Jakarta, Aktual.co — Ketua Komisi VI DPR RI, Achmad Hafidz Tohir mengatakan kebijaakan kenaikan harga BBM bersubsidi yang diambil oleh pemerintahan Jokowi-JK, menunjukkan ketidakkreatifanya pemerintah dalam menyiasati sempitnya ruang fiskal anggaran.
Karena, tidak selalu untuk mengurangi beban fiskal secara melulu menaikan harga BBM, terlebih kenaikan yang dinilai tidak jelas kriteriannya.
“Dengan menarik subsidi 2000 perak sama saja dibahu orang miskin terbebankan fiskal pemerintah, ini kan seharusnya tanggung jawab pemerintah, harusnya pemerintah kreatif memikirkan sumber-sumber uang lain,” kata dia usai menggelar rapat, di ruang Komisi VI DPR RI, Jakarta, Kamis (20/11).
Menurut dia, kenaikan harga BBM itu tentunya berdampak pada meningkatnya keberadaan masyarakat miskin di Indonesia. Pasalnya, sambung dia, akan terjadi penurunan daya beli terutama pada masyarakat yang berada dalam katagori rentan miskin.

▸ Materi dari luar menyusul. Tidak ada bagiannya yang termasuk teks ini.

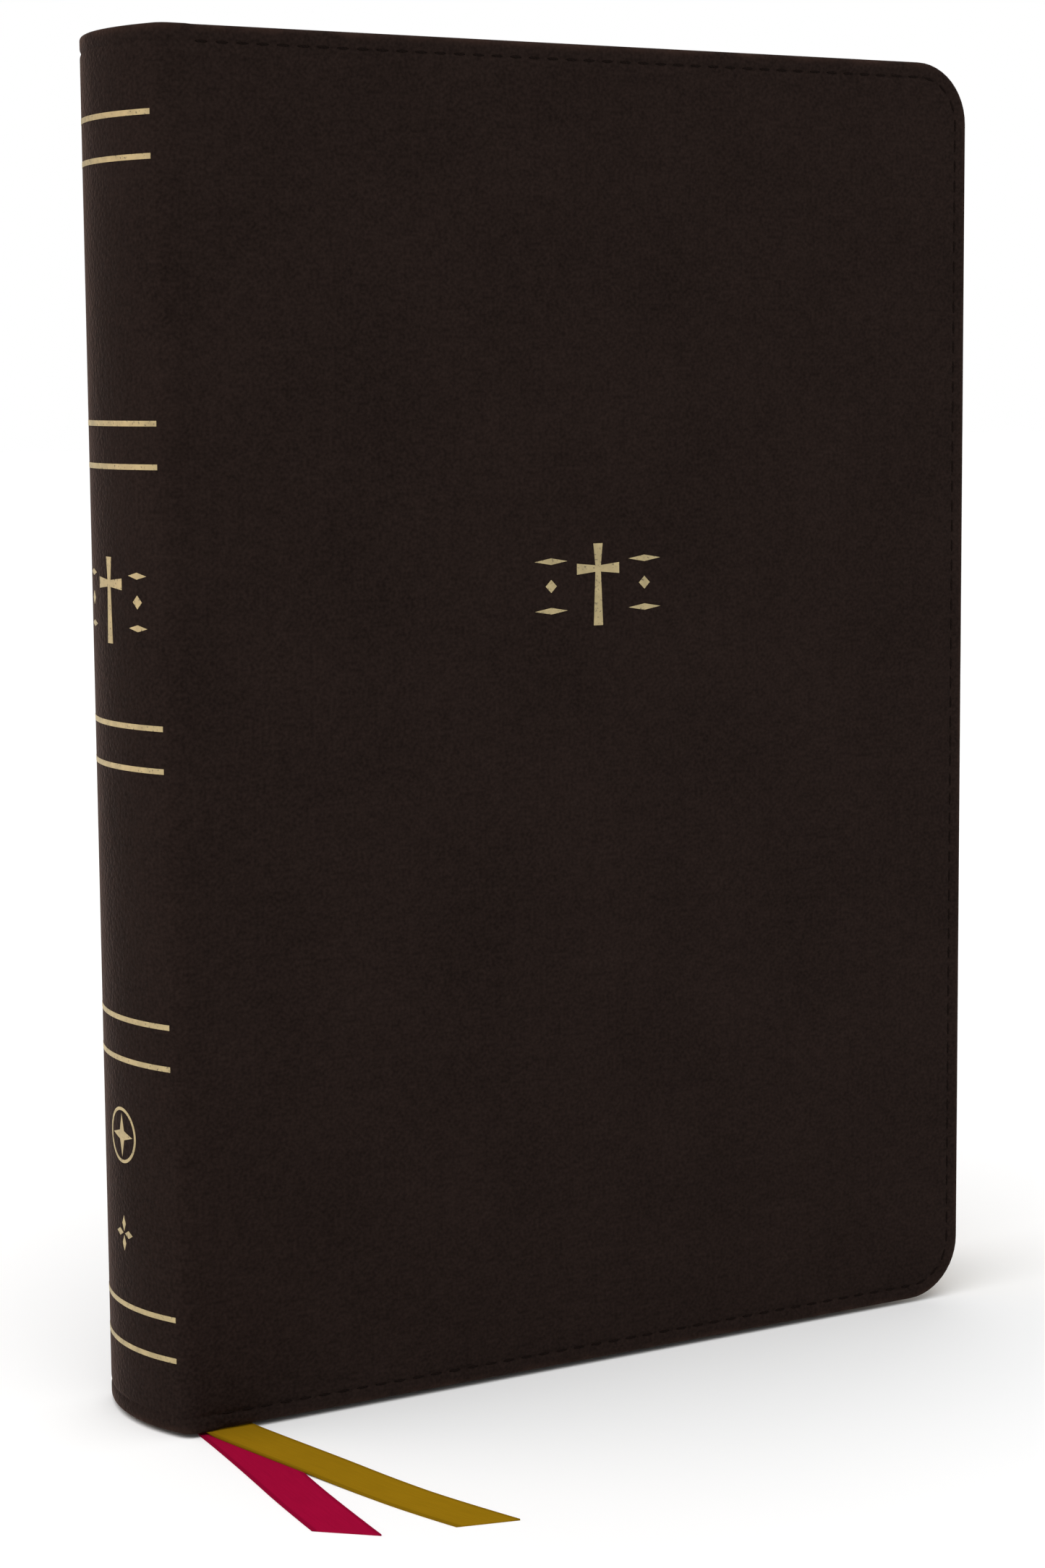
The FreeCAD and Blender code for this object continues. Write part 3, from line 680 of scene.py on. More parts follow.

“Dengan kenaikan 2000, angka inflasi akan naik sampai 3 persen, artinya apa? ketika inflasi 3 persen terjadi daya beli masya miskin menurun, karena uang itu nilainya tidak berarti, dan ongkos produksi naik,” seru dia.
“Sehingga barang ini bertemu pengahasilan tetap dengan barang tingggi gape disitu, bisa membuat angka inflasi lebih tinggi di level masyarakat miskin bisa mencapai 5 persen. Kalau dibiarkan dari 70 juta masyarakat miskin yang rentan miskin bisa tergerus masuk dalam kalangan masyarakat miskin,” tandasnya.